The setting has considerable picturesque-decrepit allure, although it's a geographical fake-out. Long Beach has rebounded from decay in recent years, so Asbury Park, N.J., was borrowed as the boardwalk double. Cinematographer Karl Walter Lindenlaub, who collaborated with Mr. Caton-Jones on both "Rob Roy" and "The Jackal," has an impressive command of spacious compositions and scene-setting.

We don't learn anything reliable about the sociological ills of Long Beach, but there is an effective illusion of familiarity with places that haunt Vincent LaMarca while providing Joey LaMarca with a vivid backdrop for danger, rather like the Vienna evoked in "The Third Man" by director Carol Reed and cinematographer Robert Krasker.

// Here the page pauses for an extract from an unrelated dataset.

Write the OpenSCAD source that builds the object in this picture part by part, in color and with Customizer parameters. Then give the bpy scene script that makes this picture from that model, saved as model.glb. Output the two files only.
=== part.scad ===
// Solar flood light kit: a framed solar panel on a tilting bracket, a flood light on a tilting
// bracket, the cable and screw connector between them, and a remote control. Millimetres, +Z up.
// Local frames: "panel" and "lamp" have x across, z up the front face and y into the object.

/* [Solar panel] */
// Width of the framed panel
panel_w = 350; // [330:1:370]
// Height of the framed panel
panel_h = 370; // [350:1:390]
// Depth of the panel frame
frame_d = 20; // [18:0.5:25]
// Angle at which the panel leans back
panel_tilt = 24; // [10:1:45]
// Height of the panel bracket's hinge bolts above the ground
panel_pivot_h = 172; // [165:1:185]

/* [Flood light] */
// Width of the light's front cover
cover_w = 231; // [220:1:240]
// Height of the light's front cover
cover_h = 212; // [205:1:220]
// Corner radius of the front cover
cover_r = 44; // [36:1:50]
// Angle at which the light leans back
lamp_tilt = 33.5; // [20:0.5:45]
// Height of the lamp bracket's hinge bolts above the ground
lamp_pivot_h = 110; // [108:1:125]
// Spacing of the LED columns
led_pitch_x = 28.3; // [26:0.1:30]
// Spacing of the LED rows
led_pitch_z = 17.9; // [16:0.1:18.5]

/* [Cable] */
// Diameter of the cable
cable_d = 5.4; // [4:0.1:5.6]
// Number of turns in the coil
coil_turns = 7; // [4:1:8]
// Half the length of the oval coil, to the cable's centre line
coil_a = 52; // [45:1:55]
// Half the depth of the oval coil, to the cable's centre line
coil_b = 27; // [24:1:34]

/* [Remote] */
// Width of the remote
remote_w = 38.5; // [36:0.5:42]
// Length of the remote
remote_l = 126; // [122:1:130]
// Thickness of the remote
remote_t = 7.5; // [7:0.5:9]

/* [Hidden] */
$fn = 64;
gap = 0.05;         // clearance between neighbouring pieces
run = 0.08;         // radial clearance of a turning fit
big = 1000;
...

The movie's superior blend of established and upcoming performers compensates for recurrent soft spots in the narrative. The crossing of generations between Mr. De Niro and Mr. Franco may seem even more savory as time goes by.

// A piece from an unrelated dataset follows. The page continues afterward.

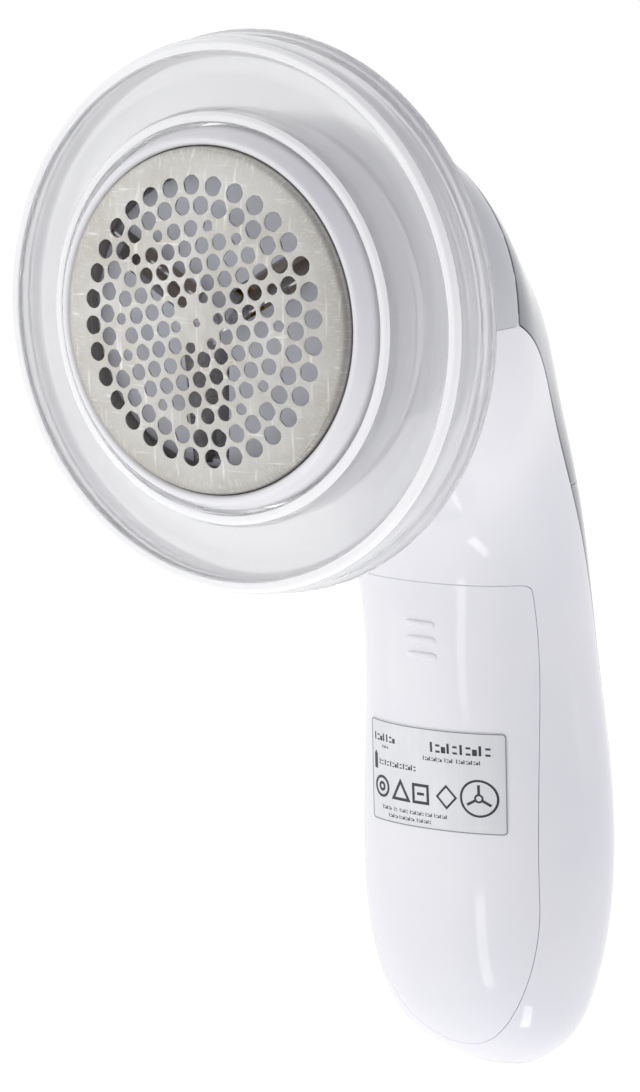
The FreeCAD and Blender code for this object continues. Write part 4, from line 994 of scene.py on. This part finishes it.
# ---------------------------------------------------------------- casing pieces
casing_shell("casing_body", body_field, "body", "white_gloss", WHITE, "body_shell")
# The head cover takes the grey of painted shade.
casing_shell("casing_head_cover", head_cover_field, "body", "white_gloss", HEAD_COVER_PAINTED_SHADE, "head_cover")
casing_shell("lint_bin_cup", bin_field, "bin_unit", "smoke_grey", SMOKE, "lint_bin")
casing_shell("casing_rear_cover", rear_cover_field, "body", "smoke_grey", SMOKE, "rear_cover")
casing_shell("battery_door", door_skin_field, "cover_unit", "white_gloss", WHITE, "battery_cover", wall=1.5)


def on_form(x, z, back=False):
    """Points and normals of the casing form seen from the front, or the back, at given x and z."""
    x, z = np.broadcast_arrays(np.asarray(x, float), np.asarray(z, float))
    shape = x.shape
    x, z = x.ravel(), z.ravel()
    place = np.interp(-z, -STATIONS[:, 3 if back else 1][1:], PLACES[1:])
    angle = np.arctan2(x, np.full_like(x, 14.0 if back else -14.0))
    for _ in range(30):
        point = form_point(place, angle)
        nudge = 1e-4
        by_place = (form_point(place + nudge, angle) - point) / nudge
        by_angle = (form_point(place, angle + nudge) - point) / nudge
        miss_x, miss_z = x - point[:, 0], z - point[:, 2]
        bulk = by_place[:, 0] * by_angle[:, 2] - by_place[:, 2] * by_angle[:, 0]
        bulk = np.where(np.abs(bulk) < 1e-6, 1e-6, bulk)
        place = place + np.clip((miss_x * by_angle[:, 2] - miss_z * by_angle[:, 0]) / bulk, -3, 3)
        angle = angle + np.clip((miss_z * by_place[:, 0] - miss_x * by_place[:, 2]) / bulk, -0.3, 0.3)
    point, normal = form_frame(place, angle)[:2]
    return point.reshape(*shape, 3), normal.reshape(*shape, 3)


def grid_solid(points, bottoms):
    """Closed solid from a grid of top points and a grid of bottom points."""
    rows, columns = points.shape[:2]
    corners = [r * columns + c for r in range(rows - 1) for c in range(columns - 1)]
    quads = [(a, a + 1, a + columns + 1, a + columns) for a in corners]
    points = np.vstack([points.reshape(-1, 3), bottoms.reshape(-1, 3)])
    return points, thick_faces(quads, rows * columns)


def pillow_grid(half_x, half_z, count_x, count_z, power):
    """Grid over a rounded rectangle, closer together near its edges, with each point's edge share."""
    u = np.sin(np.linspace(-1, 1, count_x) * math.pi / 2)
    v = np.sin(np.linspace(-1, 1, count_z) * math.pi / 2)
    u, v = np.meshgrid(u, v)
    reach = np.maximum(np.abs(u), np.abs(v))
    length = (np.abs(u) ** power + np.abs(v) ** power) ** (1 / power)
    scale = np.where(length > 1e-9, reach / np.maximum(length, 1e-9), 1.0)
    return u * scale * half_x, v * scale * half_z, reach


RIDGE_HEIGHTS = (-51.1, -53.55, -56.0)
RIDGE_HALF = (2.65, 0.6)
RIDGE_LIFT = 0.42


def make_ridges():
    """Three soft grip bars on the battery door."""
    for number, height in enumerate(RIDGE_HEIGHTS):
        u, v, reach = pillow_grid(*RIDGE_HALF, 41, 17, 4.0)
        point, normal = on_form(u, height + v)
        lift = RIDGE_LIFT * (1 - reach ** 4.0) ** 0.6
        solid = grid_solid(point + normal * lift[..., None], point - normal * 0.4)
        fix_normals(piece(f"door_ridge_{number + 1}", *solid, "cover_unit", "white_gloss", WHITE))


make_ridges()

# ---------------------------------------------------------------- label
LABEL_MIDDLE = -75.15
LABEL_HALF = (12.4, 7.95)
FILM_LIFT = 0.14
INK_THICKNESS = 0.024
PRINT_STEP = 0.5


def make_label():
    u, v, reach = pillow_grid(*LABEL_HALF, 49, 33, 26.0)
    point, normal = on_form(u, LABEL_MIDDLE + v)
    lift = FILM_LIFT * np.clip((1 - reach) / 0.01, 0.4, 1.0)
    solid = grid_solid(point + normal * lift[..., None], point - normal * 0.02)
    fix_normals(piece("label_film", *solid, "cover_unit", "label_film", FILM, replaces=("rating_label",)))


make_label()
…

It's a shame the screenplay isn't contrived to take optimum advantage of the emotional connections they appear to share. Mr. De Niro and Miss LuPone also deserve follow-up scenes worthy of their dynamic first encounter.

Eliza Dushku, as Joey's girlfriend, also makes an impression that should make it impossible to kiss her off, especially when the kiss-off involves leaving an infant as a dangling prop.

Anson Mount as a young detective and Cyrus Farmer as a hoodlum help authenticate the Long Beach scene on opposite sides of the law. The shortcomings that seem a bit troublesome are rendered negligible when the plot takes a sprawling belly-flop down the stretch.

There had to be a better way or about 15 better ways of resolving the surrender of Joey LaMarca. If I were a screenwriting guru, I'd be tempted to challenge a class with precisely that assignment. Call it the LaMarca Rescue.

Despite flunking this test, "City by the Sea" can be recommended as both a scenic and ensemble attraction. The settings and actors command respect even though the plot collapses.


TITLE: "City by the Sea"

RATING: R (Occasional profanity, graphic violence and sexual candor;

depictions of drug use and allusions to addiction and prostitution)

CREDITS: Directed by Michael Caton-Jones.